Formal oversight institutions remain far too weak in many countries. The survey finds deficiencies in legislative research and analytic capacity, as well as poor quality assurance systems among national audit bodies. These factors compromise the ability of oversight institutions to be effective guardians of the public purse.

But improvement can and must happen

The good news is that progress can be achieved quickly and often at little or no cost to the public coffers. For instance, most countries that score poorly on transparency already produce significant budget information, but fail to make it available to the public. Major gains could be made by simply posting these documents on online.

The means and mechanisms to establish these budget accountability pillars are readily at hand. Ultimately, advancing transparency, participation, and oversight almost always comes down to a question of political will.

The right package of reforms varies from country to country, but certain recommendations are frequently applicable:

  • Increase the number of budget documents published and their comprehensiveness.
  • Preserve gains in transparency by institutionalizing reforms in budget laws and regulations.
  • Develop mechanisms to obtain public input on budgets and how they are implemented.
  • Provide legislatures with better access to research and analytic capacity, and tighten up quality control among national audit bodies.

Ultimately it is governments that must act to strengthen the three pillars of accountable budget systems. But doing so will require engagement from a range of actors. Civil society groups, donors, investors, and international institutions each have a role to play in spurring governments to enact reforms.
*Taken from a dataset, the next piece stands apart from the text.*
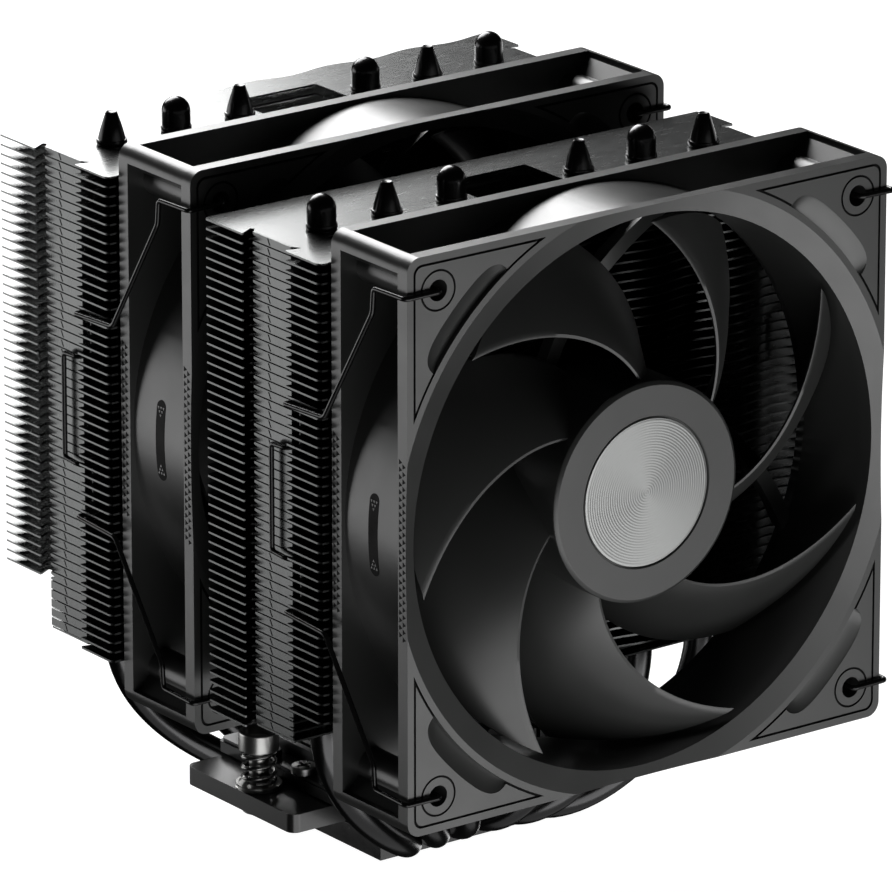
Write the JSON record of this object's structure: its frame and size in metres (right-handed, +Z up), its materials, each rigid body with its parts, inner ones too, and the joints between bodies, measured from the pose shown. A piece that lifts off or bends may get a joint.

“Budget accountability can no longer be pushed aside as a technical concern of bureaucrats,” says IBP Executive Director Warren Krafchik. “With the amount of funds likely to be mobilized through the new international development goals alone, and potentially through climate change agreements, the world has an unprecedented opportunity to address poverty, inequality, and other global challenges — but this will only happen if these resources are managed transparently and accountably.”